*WHAT IS ASKED:*
Copy exactly the lines from the one containing "obj.matrix_parent_inverse = Matrix.Identity(4)" to the one containing "MODESTY_HEIGHT = 0.545", both lines included, and nothing else.

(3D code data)
----

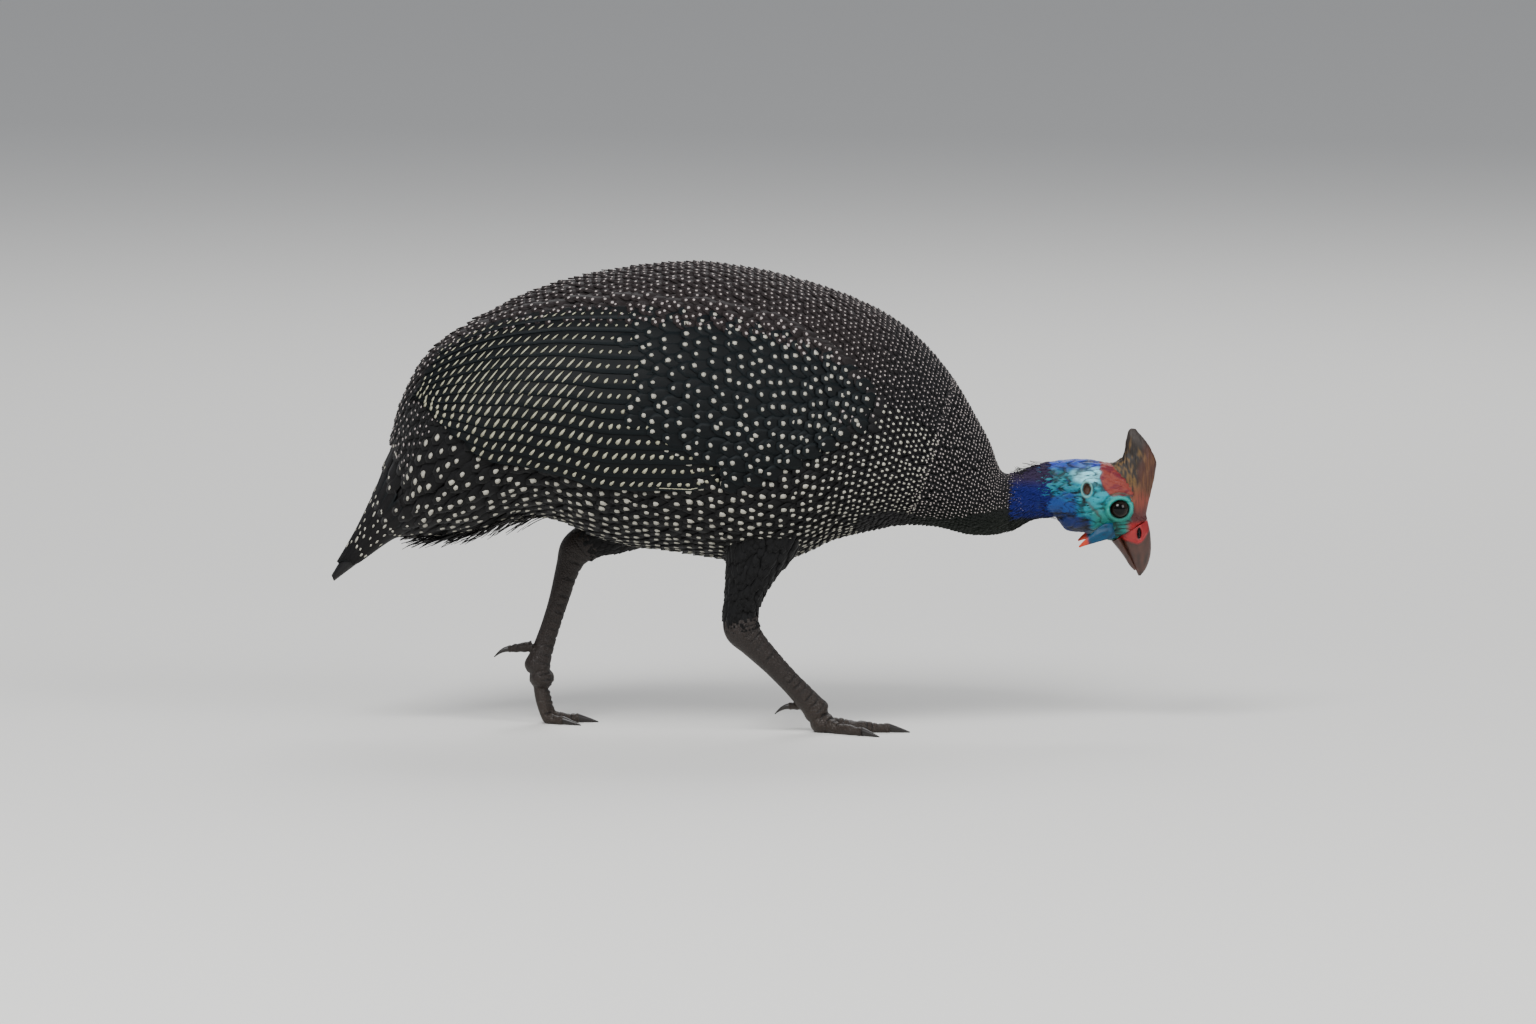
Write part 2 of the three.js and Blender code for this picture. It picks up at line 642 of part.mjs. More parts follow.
// Materials
const FINISHES = {
  plumage: { color: "#2a2829", roughness: 0.8 },
  blue_skin: { color: "#2f9fc4", roughness: 0.6 },
  casque_horn: { color: "#7a5a3c", roughness: 0.7 },
  bill_horn: { color: "#7a3a30", roughness: 0.5 },
  wattle_skin: { color: "#1f78a8", roughness: 0.6 },
  eye: { color: "#0b0a0a", roughness: 0.1 },
  leg_scale: { color: "#3a322e", roughness: 0.65 },
  claw: { color: "#2b2523", roughness: 0.5 },
};
const finishes = Object.fromEntries(
  Object.entries(FINISHES).map(([name, look]) => [
    name,
    new THREE.MeshStandardMaterial({ name, metalness: 0, ...look }),
  ]),
);

// The bird
const guineaFowl = new THREE.Group();
function addNode(name, made, finish) {
  const { numProp, vertProperties, triVerts, numVert } = made.getMesh();
  const positions = new Float32Array(numVert * 3);
  for (let i = 0; i < numVert; i++)
    positions.set(vertProperties.subarray(i * numProp, i * numProp + 3), i * 3);
  const geometry = new THREE.BufferGeometry();
  geometry.setAttribute("position", new THREE.BufferAttribute(positions, 3));
  geometry.setIndex(new THREE.BufferAttribute(triVerts, 1));
  geometry.computeVertexNormals();
  const mesh = new THREE.Mesh(geometry, finishes[finish]);
  mesh.name = name;
  guineaFowl.add(mesh);
}

addNode("torso", makeTorso(), "plumage");
addNode("tail", makeTail(), "plumage");
addNode(
  "neck_feathered",
  stretch(at("neck_root") + CUT, at("collar") - NECK_CUT, 32, 2),
  "plumage",
);
addNode("neck_bare", stretch(at("collar") + NECK_CUT, at("nape") - NECK_CUT, 28, 3), "blue_skin");
addNode("head", makeHead(), "blue_skin");
addNode("casque", makeCasque(), "casque_horn");
addNode("bill_upper", makeUpperBill(), "bill_horn");
addNode("bill_lower", makeLowerBill(), "bill_horn");
for (const [name, side] of Object.entries(SIDES)) {
  const eye = new THREE.Vector3(EYE.x, side * EYE.y, EYE.z);
  addNode(`wing_${name}`, makeWing(side), "plumage");
  addNode(`eye_${name}`, ellipsoid(eye, Array(3).fill(EYE_RADIUS), 0, 12), "eye");
  addNode(`wattle_${name}`, makeWattle(side), "wattle_skin");
  addNode(`thigh_${name}`, makeThigh(name), "plumage");
  addNode(`shank_${name}`, makeShank(name), "leg_scale");
  addNode(`foot_${name}`, makeFoot(name), "leg_scale");
  for (const toe of Object.keys(TOES))
    addNode(`claw_${name}_${toe}`, makeClaw(name, toe), "claw");
}

export default guineaFowl;
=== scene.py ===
"""A helmeted guinea fowl, walking with its head lowered to feed, dressed over its solids.

Sizes are in millimetres until a mesh is made. +X is forward, +Y the bird's left, +Z up.
"""

import logging
import math
from abc import ABC, abstractmethod
from dataclasses import dataclass, field
from enum import Enum
from typing import Callable, ClassVar

import bpy
import numpy as np
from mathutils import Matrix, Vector

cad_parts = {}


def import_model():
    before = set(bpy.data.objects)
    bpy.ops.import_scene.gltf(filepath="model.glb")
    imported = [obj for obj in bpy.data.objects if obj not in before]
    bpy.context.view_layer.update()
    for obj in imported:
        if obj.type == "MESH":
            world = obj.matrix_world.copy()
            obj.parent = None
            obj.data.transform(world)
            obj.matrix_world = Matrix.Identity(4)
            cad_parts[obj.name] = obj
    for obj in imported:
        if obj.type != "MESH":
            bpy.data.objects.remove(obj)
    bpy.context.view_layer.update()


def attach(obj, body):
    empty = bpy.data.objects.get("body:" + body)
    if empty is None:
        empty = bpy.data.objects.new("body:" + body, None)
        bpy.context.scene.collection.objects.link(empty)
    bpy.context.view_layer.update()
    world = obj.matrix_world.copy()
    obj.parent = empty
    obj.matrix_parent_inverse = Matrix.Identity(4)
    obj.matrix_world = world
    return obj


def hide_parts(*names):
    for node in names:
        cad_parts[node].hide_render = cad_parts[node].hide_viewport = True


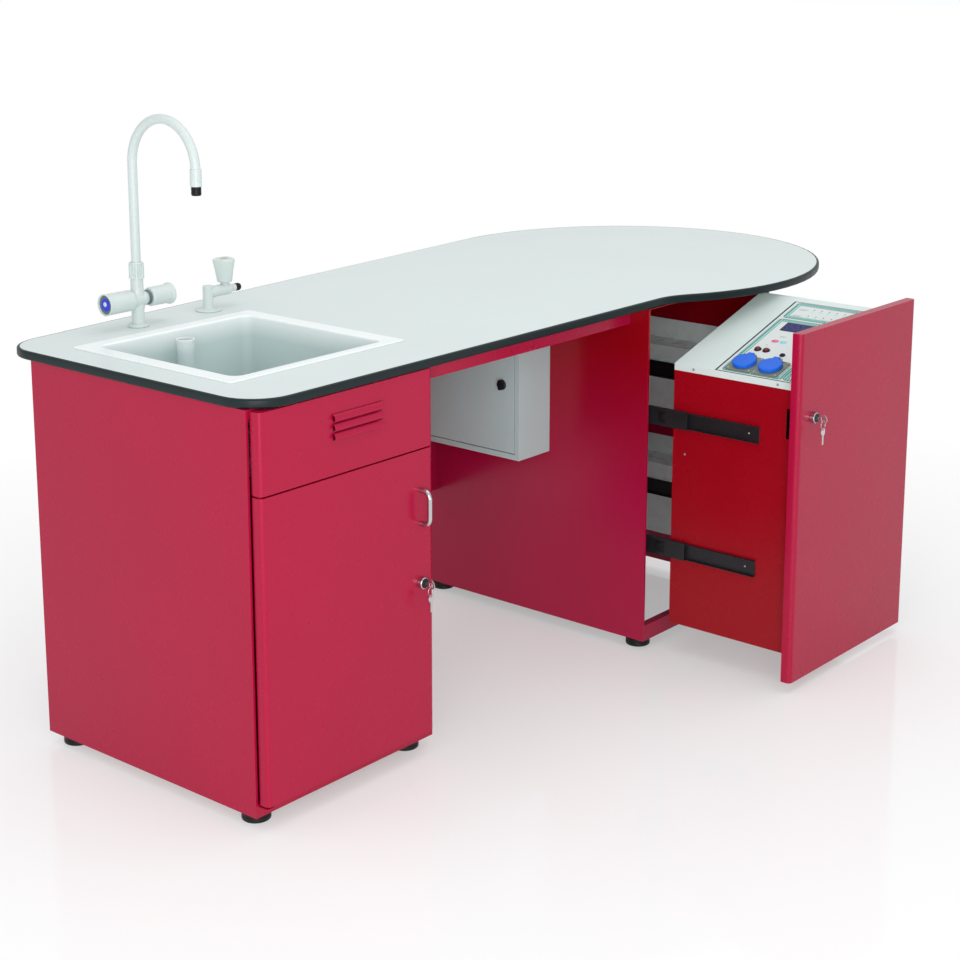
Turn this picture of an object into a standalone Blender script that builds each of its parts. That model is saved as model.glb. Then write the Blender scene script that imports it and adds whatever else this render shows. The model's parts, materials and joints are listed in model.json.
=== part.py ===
"""Laboratory table: sink cabinet, knee space and pull-out control cabinet under a lobed worktop.

Sizes are in metres. X runs along the table from the sink end, Y from the front to the rear,
Z up from the floor. The model is centred over its footprint as the last step.
"""
import math

import bmesh
import bpy
from mathutils import Matrix, Vector

# Fits and sheet metal
GAP = 0.0003
SHEET = 0.002
HEM_WIDTH = 0.006
HEM_DEPTH = 0.020
TOP_FLANGE = 0.020
PIN_CLEARANCE = 0.0003
SHARP_ANGLE = math.radians(35)

# Worktop
TOP_HEIGHT = 0.832
TOP_THICKNESS = 0.018
TOP_REAR_OVERHANG = 0.086
TOP_CORNER_RADIUS = 0.090
LOBE_HALF_LENGTH = 0.520
LOBE_HALF_WIDTH = 0.486
LOBE_OVERHANG_SHIFT = 0.159
LOBE_CENTRE_DEPTH = 0.381
LOBE_FILLET_RADIUS = 0.150
BAND_WIDTH = 0.006
BAND_ROUNDING = 0.004

# Cabinets and knee space
FOOT_HEIGHT = 0.024
SINK_CABINET_INSET = 0.009
SINK_CABINET_WIDTH = 0.497
SINK_CABINET_SETBACK = 0.034
SINK_CABINET_DEPTH = 0.620
SINK_CABINET_RETURN = 0.024
PLINTH_HEIGHT = 0.027
TOP_RAIL_HEIGHT = 0.018
SERVICE_HOLE_RADIUS = 0.030
KNEE_WIDTH = 0.700
DRAWER_CABINET_WIDTH = 0.508
DRAWER_CABINET_DEPTH = 0.692
GUSSET_SIZE = 0.080
GUSSET_THICKNESS = 0.003
BASE_RAIL_HEIGHT = 0.038
FRONT_RAIL_SETBACK = 0.050
FRONT_RAIL_DEPTH = 0.020
FRONT_RAIL_HEIGHT = 0.040
MODESTY_BEFORE_CABINET_BACK = 0.018
MODESTY_FOLD = 0.015
MODESTY_HEIGHT = 0.545

# Levelling feet
FOOT_RADIUS = 0.0285
FOOT_INSET_ACROSS = 0.039
FOOT_INSET_DEEP = 0.042
STEM_RADIUS = 0.005
STEM_RISE = 0.030
STEM_CLEARANCE = 0.0006

# Sink, waste and standpipe
SINK_SIDE_SHIFT = 0.0585
SINK_BEFORE_CABINET_BACK = 0.081
SINK_OPENING_WIDTH = 0.404
SINK_OPENING_DEPTH = 0.400
SINK_RIM_SIDE = 0.037
SINK_RIM_FRONT = 0.0265
SINK_RIM_REAR = 0.0345
SINK_RIM_HEIGHT = 0.003
SINK_RIM_CORNER = 0.014
SINK_RIM_CHAMFER = 0.001
SINK_DEPTH = 0.200
SINK_WALL = 0.005
SINK_TAPER = 0.002
SINK_CORNER_RADIUS = 0.034
SINK_FLOOR_RADIUS = 0.010
SINK_LIP_RADIUS = 0.004
SINK_CUTOUT_CLEARANCE = 0.002
DRAIN_SIDE_SHIFT = -0.004
DRAIN_FROM_REAR = 0.035
WASTE_FLANGE_RADIUS = 0.023
WASTE_FLANGE_THICKNESS = 0.002
WASTE_SHANK_RADIUS = 0.0170
WASTE_SHANK_CLEARANCE = 0.0008
WASTE_NUT_RADIUS = 0.027
WASTE_NUT_HEIGHT = 0.010
WASTE_SEAT_RADIUS = 0.0135
WASTE_SEAT_DEPTH = 0.036
TRAP_DROP = 0.075
TRAP_RADIUS = 0.030
TRAP_HEIGHT = 0.110
OUTLET_RADIUS = 0.016
OUTLET_BORE = 0.0135
OUTLET_BELOW_TRAP_TOP = 0.030
OUTLET_REACH = 0.012
STANDPIPE_RADIUS = 0.019
STANDPIPE_WALL = 0.003
STANDPIPE_BELOW_TOP = 0.010
SPIGOT_LENGTH = 0.025
SPIGOT_CLEARANCE = 0.0006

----

*TASK SOLUTION:*
    obj.matrix_parent_inverse = Matrix.Identity(4)
    obj.matrix_world = world
    return obj


def hide_parts(*names):
    for node in names:
        cad_parts[node].hide_render = cad_parts[node].hide_viewport = True


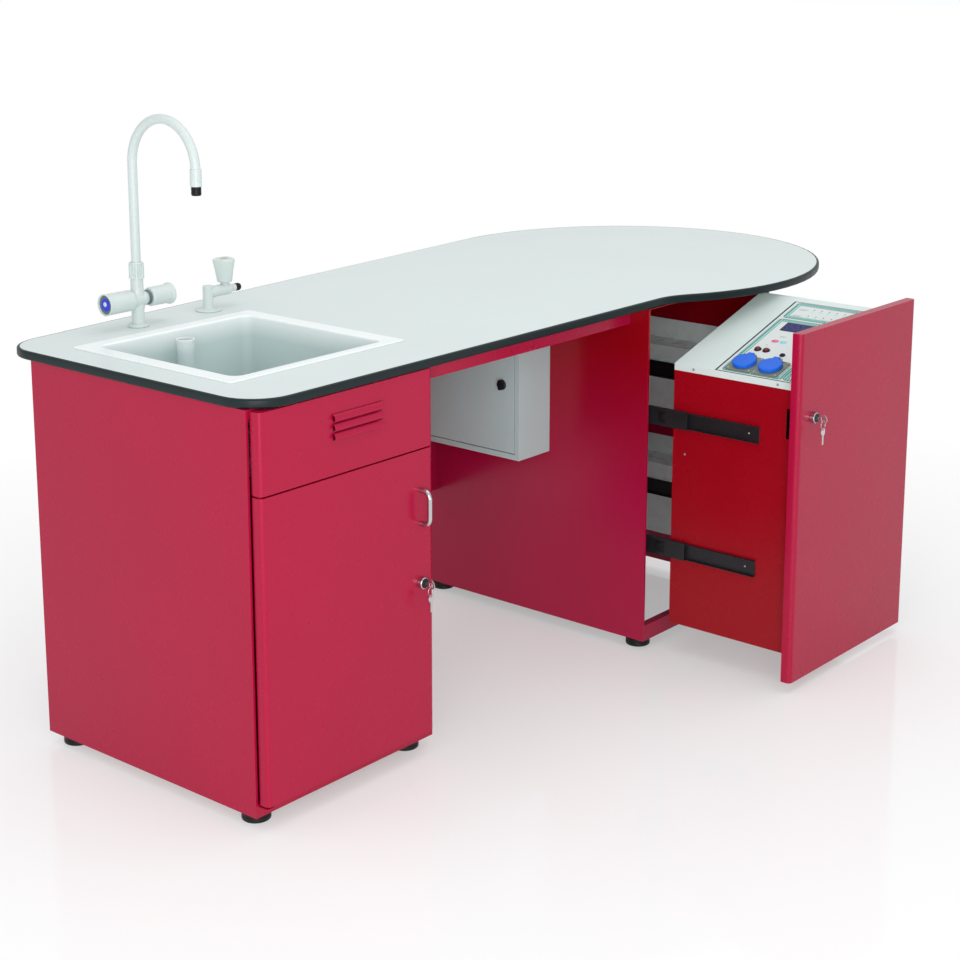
Turn this picture of an object into a standalone Blender script that builds each of its parts. That model is saved as model.glb. Then write the Blender scene script that imports it and adds whatever else this render shows. The model's parts, materials and joints are listed in model.json.
=== part.py ===
"""Laboratory table: sink cabinet, knee space and pull-out control cabinet under a lobed worktop.

Sizes are in metres. X runs along the table from the sink end, Y from the front to the rear,
Z up from the floor. The model is centred over its footprint as the last step.
"""
import math

import bmesh
import bpy
from mathutils import Matrix, Vector

# Fits and sheet metal
GAP = 0.0003
SHEET = 0.002
HEM_WIDTH = 0.006
HEM_DEPTH = 0.020
TOP_FLANGE = 0.020
PIN_CLEARANCE = 0.0003
SHARP_ANGLE = math.radians(35)

# Worktop
TOP_HEIGHT = 0.832
TOP_THICKNESS = 0.018
TOP_REAR_OVERHANG = 0.086
TOP_CORNER_RADIUS = 0.090
LOBE_HALF_LENGTH = 0.520
LOBE_HALF_WIDTH = 0.486
LOBE_OVERHANG_SHIFT = 0.159
LOBE_CENTRE_DEPTH = 0.381
LOBE_FILLET_RADIUS = 0.150
BAND_WIDTH = 0.006
BAND_ROUNDING = 0.004

# Cabinets and knee space
FOOT_HEIGHT = 0.024
SINK_CABINET_INSET = 0.009
SINK_CABINET_WIDTH = 0.497
SINK_CABINET_SETBACK = 0.034
SINK_CABINET_DEPTH = 0.620
SINK_CABINET_RETURN = 0.024
PLINTH_HEIGHT = 0.027
TOP_RAIL_HEIGHT = 0.018
SERVICE_HOLE_RADIUS = 0.030
KNEE_WIDTH = 0.700
DRAWER_CABINET_WIDTH = 0.508
DRAWER_CABINET_DEPTH = 0.692
GUSSET_SIZE = 0.080
GUSSET_THICKNESS = 0.003
BASE_RAIL_HEIGHT = 0.038
FRONT_RAIL_SETBACK = 0.050
FRONT_RAIL_DEPTH = 0.020
FRONT_RAIL_HEIGHT = 0.040
MODESTY_BEFORE_CABINET_BACK = 0.018
MODESTY_FOLD = 0.015
MODESTY_HEIGHT = 0.545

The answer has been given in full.